Single by Aventura

from the album K.O.B. Live
- Released: July 3, 2006
- Recorded: 2006
- Genre: Bachata
- Length: 4:17
- Label: Premium Latin Music
- Songwriter(s): Anthony "Romeo" Santos · Nely · Efrain Masis Marcos & unknown writer
- Producer(s): Lenny Santos · Anthony Santos · Henry Santos Jeter

Aventura singles chronology
| "Noche de Sexo" (2005) | "Los Infieles" (2006) | "Mi Corazoncito" (2007) |

Music video
- "Los Infieles" on YouTube

= Los Infieles =

"Los Infieles" (The Unfaithful) is a song by Aventura. It is the first single from their second live album, K.O.B. Live (2006).
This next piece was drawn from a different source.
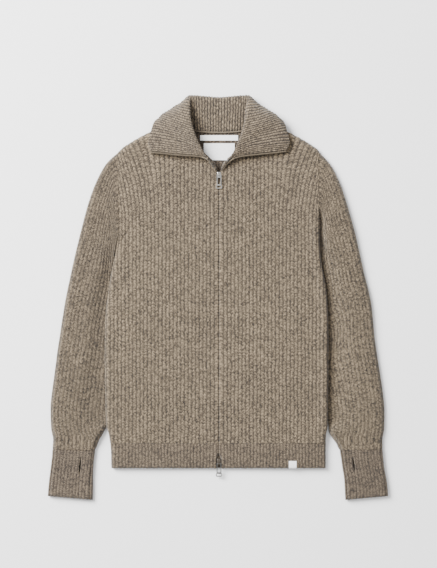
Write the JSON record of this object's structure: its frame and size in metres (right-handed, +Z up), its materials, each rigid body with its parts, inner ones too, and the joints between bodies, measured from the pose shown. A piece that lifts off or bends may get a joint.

The song reached the top five of the Billboard Hot Latin Tracks by peaking at #4. There is also a remix for the song featuring Mexican singer Frankie J.

==Music video==
The music video for "Los Infieles" is Aventura in a club when they each meet four attractive women. They all have girlfriends, and the girls have boyfriends, but that doesn't stop them from hooking up. The girl Romeo is with gets a phone call at 2:30 in the morning from her boyfriend asking where is she at. She tells him she's running late.

==Charts==

===Weekly charts===

| Chart (2006–2007) | Peak position |
|---|---|
| US Hot Latin Songs (Billboard) | 4 |
| US Latin Rhythm Airplay (Billboard) | 5 |
| US Tropical Airplay (Billboard) | 1 |

===Year-end charts===

| Chart (2006) | Position |
|---|---|
| US Hot Latin Songs (Billboard) | 42 |

==Awards and nominations==
"Los Infieles" received an award at the 2007 Latin Billboard Music Awards for "Tropical Airplay Song of the Year" by Duo or Group. The song also received a nomination at the Premio Lo Nuestro 2008 for "Tropical Song of the Year" which it lost to their own song, "Mi Corazoncito".